Se dal 2001 al 2015 gli arrivi degli stranieri in Italia sono aumentati del 48%, nel resto del mondo si è raggiunta quota più 75%, con un aumento di un miliardo e 187milioni di turisti e se nel mondo il prodotto interno di ogni Paese cresce in media del 4% all’anno, noi ancora discutiamo quale sia la migliore accoglienza e quale promozione mettere in campo per inserirci nella sfida globale, dopo anni d’indifferenza e di insufficiente presenza dell'Enit e del governo sugli scenari mondiali. Continuare a non investire in questo settore nevralgico per l’economia significa seppellire definitivamente nuove potenzialità di occupazione, con i tempi che corrono.

Invece di continuare a lavorare sui mercati esteri che ci hanno premiato con le loro presenze turistiche in Italia come quello della Germania (10,7 milioni), degli Stati Uniti (4,7 milioni), della Francia (4 milioni), ragioniamo su eventuali nuovi mercati, mentre trascuriamo piazze come quella Russa e del Nord Europa.
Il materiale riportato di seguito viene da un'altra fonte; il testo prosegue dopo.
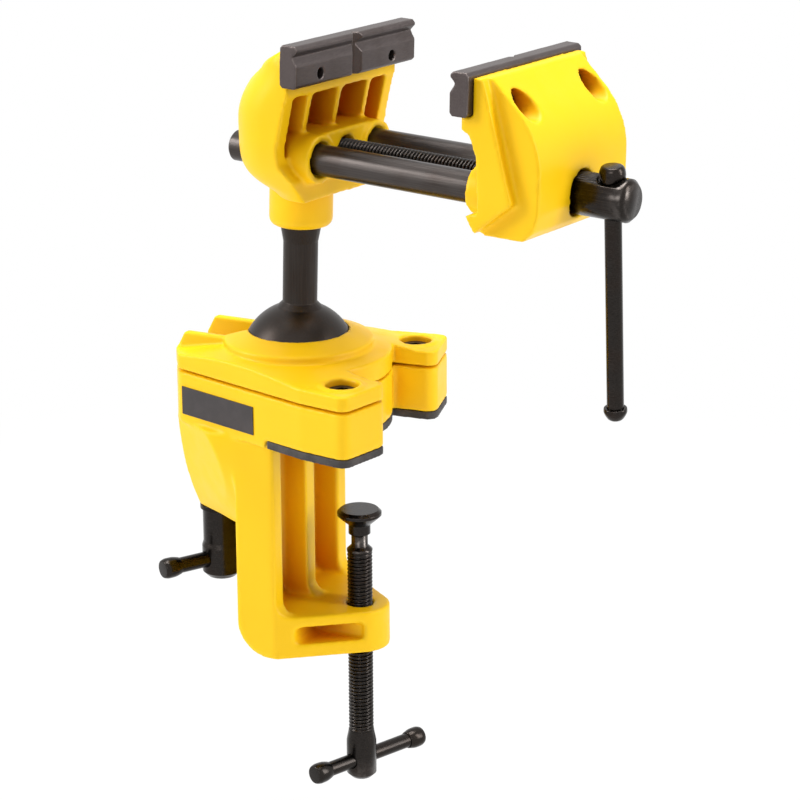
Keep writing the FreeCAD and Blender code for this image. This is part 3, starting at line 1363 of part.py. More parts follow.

Invece di interrogarci sul perché il 70% dei flussi che si manifesta in Italia privilegia il Veneto, la Lombardia, la Toscana, il Lazio e il Trentino, leader del turismo di montagna, ci rifiutiamo di comprendere le motivazioni perché al Sud, nonostante vi sia il 30% delle bellezze monumentali e dei giacimenti archeologici di tutta la penisola, il turismo non registra il tutto esaurito e continua a non decollare come dovrebbe, non si creano posti di lavoro, nessun ente pubblico si fa più carico da anni di una decente promozione turistica, mentre le nostre potenzialità e professionalità nel settore del turismo sono quotidianamente mortificate da chi ci amministra, nel privato come nel pubblico. Da noi, ancora, qualcuno crede nelle professioni del turismo o, piuttosto, dobbiamo prendere atto di un turismo senza professione?

Se l’Italia, compreso il meridione, è considerata una meta appetibile, anzi prestigiosa, non si capisce allora perché ancora, nella nostra nazione, il centro divide esattamente in due il territorio nazionale, evidenziando un profondo gap per i servizi e per i trasporti. La colpa, lo sanno anche i bambini, certamente è anche delle amministrazioni locali e delle regioni, che non hanno mai manutenuto le strade e curato la viabilità, avviato servizi a supporto di chi si spende ed investe nel comparto, mentre il trasporto ferroviario, da noi, è fermo all’epoca borbonica.

Sulla riviera romagnola è stata rilanciata l’iniziativa di Trenitalia e degli albergatori locali che propone viaggio e trasferimento in hotel gratuito a chi sceglierà il treno per concedersi una vacanza di almeno una settimana a Riccione, Rimini e Cattolica. Perché in Sicilia no?

Di contro, da noi, il trasporto ferroviario che collega Catania con Siracusa, da giugno a settembre, sarà interrotto per la manutenzione della linea e delle rotaie, per cui, i numerosi turisti che atterreranno a Fontanarossa dovranno far coincidere le loro necessità con gli orari dei bus o arrangiarsi. E’ questa l’Europa cui aneliamo, di cui facciamo parte? Ha ragione Vittorio Sgarbi quando asserisce che noi siciliani siamo un po' troppo indolenti, per cui, lasciando tutto così com'è, non si rischia di dover cambiare abitudini. Facciamocene una ragione.